PANIC:  could not locate a valid checkpoint record

for example preceded by LOG: invalid resource manager ID in primary checkpoint record or LOG: invalid primary checkpoint record, then the database is corrupt. For example, the write-ahead log (WAL) may be corrupt because the database was not shut down cleanly. One solution is to restore the database from a backup by running

./database.mk restore DIR=/app/data/backups/20XX-XX-XX_XX_XX_XX/

where the Xs need to be replaced by proper values. Another solution is to reset the transaction log by entering the database container with

docker compose run database bash

and dry-running

gosu postgres pg_resetwal --dry-run /var/lib/postgresql/data

and, depending on the output, also running

gosu postgres pg_resetwal /var/lib/postgresql/data

Note that both solutions may cause data to be lost.

Update a SQL field manually

If one field in the SQL database needs to be updated and there is no GraphQL mutation available, then you may update it in PostgreSQL directly as illustrated in the following example.

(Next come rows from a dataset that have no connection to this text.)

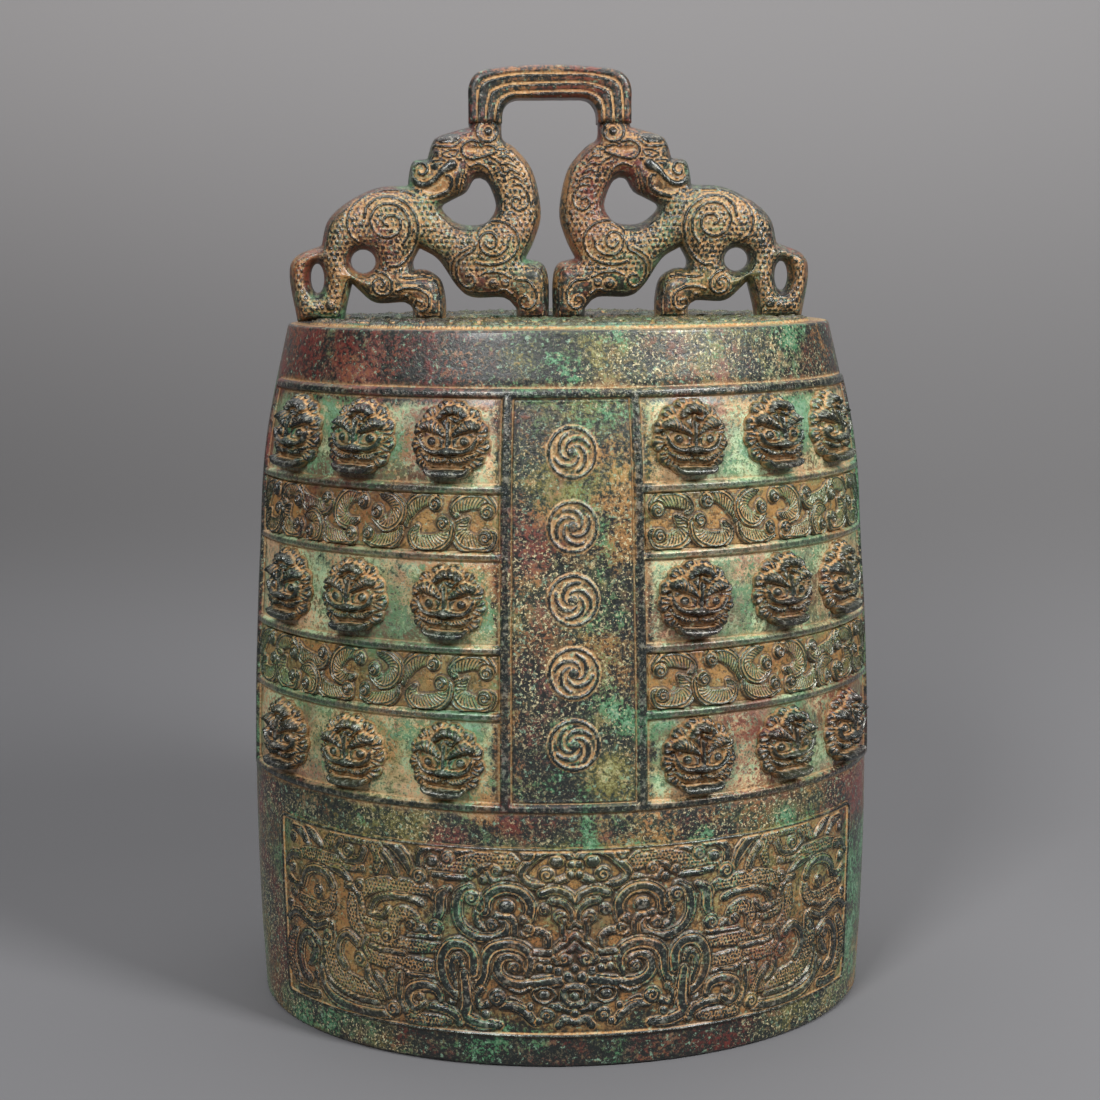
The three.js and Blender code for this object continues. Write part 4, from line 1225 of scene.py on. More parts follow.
def carve_head(d):
    """The open mouth, the lower lip, the curled snout and the disc over the nape."""
    mouth = d.share_of_oval((54.6, 63.4), 6.6, 3.6, turn=-22) < 1
    d.H = np.where(mouth, np.minimum(d.H, 0.05), d.H)
    d.stroke(curve(LOWER_LIP), [0.9, 1.0, 1.1, 1.2, 1.2, 0.8], 1.9, domed, moat=0.8)
    d.stroke(curve(SNOUT), SNOUT_WIDTHS, 2.5, domed, moat=0.8)
    d.swelling((60.6, 70.4), 1.6, 1.5, 0.4, base=0.2)
    d.knob(NAPE_DISC, 5.6, 0.8, blunt, moat=0.6)
    d.stroke(spiral(NAPE_DISC, 4.8, 4.9, 0.98, 60), 0.85, 2.0, domed, moat=0.6, floor=0.2)
    d.knob((29.4, 88.6), 2.1, 2.1, blunt, moat=0.8, floor=0.2)


def carve_hair_and_toes(d):
    """Short locks behind the ear, and grooves between the toes."""
    for i in range(HAIR_ROWS):
        x, z = 19.5 - 1.5 * i, 79.5 - 3.3 * i
        lock = curve([(x + 6.5, z + 0.4), (x + 3, z + 1.2), (x, z - 0.8)])
        d.stroke(lock, [0.5, 0.9, 0.5], 1.5, domed, moat=0.5)
    for x in TOES:
        d.groove(np.array([(x, -1.0), (x - 0.4, 4.0)]), 0.55, 0.8)


def carve_dragon():
    """The drawing on the dragon's side: scales, whorls, raised lines and the head."""
    d = Relief(-2, DRAGON_REACH + 2, -2, DRAGON_HEIGHT + 2, HANDLE_STEP)
    away = signed_distance(d.X, d.Z, dragon_loops())
    carve_ground(d, away)
    for points, width in DRAGON_LINES:
        d.stroke(curve(points), width, LINE_HEIGHT, domed, moat=0.75, floor=0.1)
    d.stroke(curve(EAR, closed=True), 0.8, 1.9, domed, moat=0.7, floor=0.1)
    d.dent((35.4, 80.2), 6.4, 2.4, 1.3, turn=4)
    for x, z, radius, turn in DRAGON_KNOBS:
        d.volute((x, z), radius, 1.8, 60, turn)
    carve_head(d)
    carve_hair_and_toes(d)
    d.age(40, DRAGON_WEAR)
    return d, away


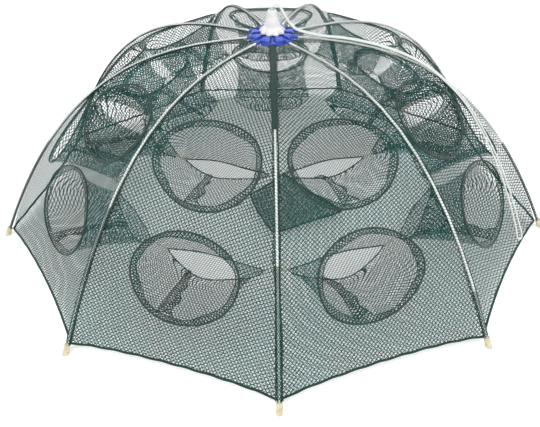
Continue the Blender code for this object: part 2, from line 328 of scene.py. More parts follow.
DARK, LIGHT = (0.0008, 0.028, 0.0240), (0.0030, 0.082, 0.073)
NET_A = netting("net_a", PITCH, 0.00096, DARK, LIGHT, angle=math.radians(33))
NET_B = netting("net_b", PITCH, 0.00096, DARK, LIGHT, angle=math.radians(-29))
# The floor netting's colours are a little lighter than the gores' netting: painted light, offsetting the shade that the
# dome casts on the floor.
NET_FLOOR_PAINTED_LIGHTER = netting("net_floor", PITCH, 0.00076, (0.0010, 0.034, 0.030), (0.0040, 0.092, 0.083), angle=math.radians(24))
NET_FUNNEL = netting("net_funnel", PITCH * 0.86, 0.00082, DARK, LIGHT, angle=math.radians(38))
NET_POUCH = netting("net_pouch", 0.0030, 0.00066, (0.0010, 0.024, 0.0180), (0.0045, 0.070, 0.055), angle=math.radians(20))
BAND = cloth_band("net_hem", (0.0012, 0.014, 0.010), (0.0060, 0.046, 0.033))
COLLAR = netting("net_collar", PITCH * 0.80, 0.00112, (0.0008, 0.018, 0.014), (0.0030, 0.055, 0.044), angle=math.radians(45))
TIE_M = cloth_band("tie_cord", (0.42, 0.36, 0.24), (0.66, 0.60, 0.44), 0.0009)
SEAM = netting("net_seam", PITCH * 0.62, 0.00110, (0.0012, 0.016, 0.012), (0.0060, 0.052, 0.038), angle=math.radians(40))
WIRE_M = plastic("hoop_coating", (0.0010, 0.013, 0.009), (0.0040, 0.034, 0.024), 0.50, 90)
THREAD = cloth_band("lashing_thread", (0.002, 0.020, 0.015), (0.008, 0.055, 0.040), 0.0006)
BLUE = plastic("hub_blue", (0.024, 0.055, 0.36), (0.050, 0.100, 0.52), 0.36, 70, 0.00016, coat=0.2)
WHITE = plastic("cap_white", (0.56, 0.55, 0.55), (0.68, 0.67, 0.68), 0.38, 60, 0.00012, coat=0.15, subsurface=0.08)
TAN = plastic("foot_tan", (0.40, 0.35, 0.22), (0.60, 0.55, 0.40), 0.42, 160, 0.00018, subsurface=0.2)
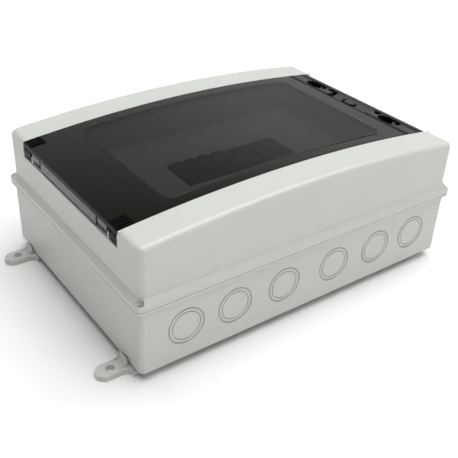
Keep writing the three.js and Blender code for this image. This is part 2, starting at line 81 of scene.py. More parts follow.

Test it in the staging environment under /app/staging before doing it in production under /app/production.

1. Drop into a shell on the server as user cloud by running ssh -CvX -A cloud@IpAdressOfCloudServer.
2. Navigate to the production environment by running cd /app/production.
3. Make a database backup by running DATE=$(date +"%Y-%m-%d_%H_%M_%S") and ./database.mk backup DIR=/app/data/backups/${DATE}
4. Navigate to the staging environment by running cd /app/staging.
5. Load the backup into the staging database by running ./database.mk restore DIR=/app/data/backups/${DATE}.
6. Drop into psql by running ./database.mk psql.
7. List all tables in the schema database by running \dt database.*.
8. List all optical data records by running select * from database.optical_data; and remember for example one identifier of a record that you want to update.
9. Update a single field by running update database.optical_data set "Description" = '...' where "Id" = 'f07499ab-f119-471f-8aad-d3c016676bce';.
10. Delete a faulty record by running delete from database.optical_data where "Id" = 'f07499ab-f119-471f-8aad-d3c016676bce';.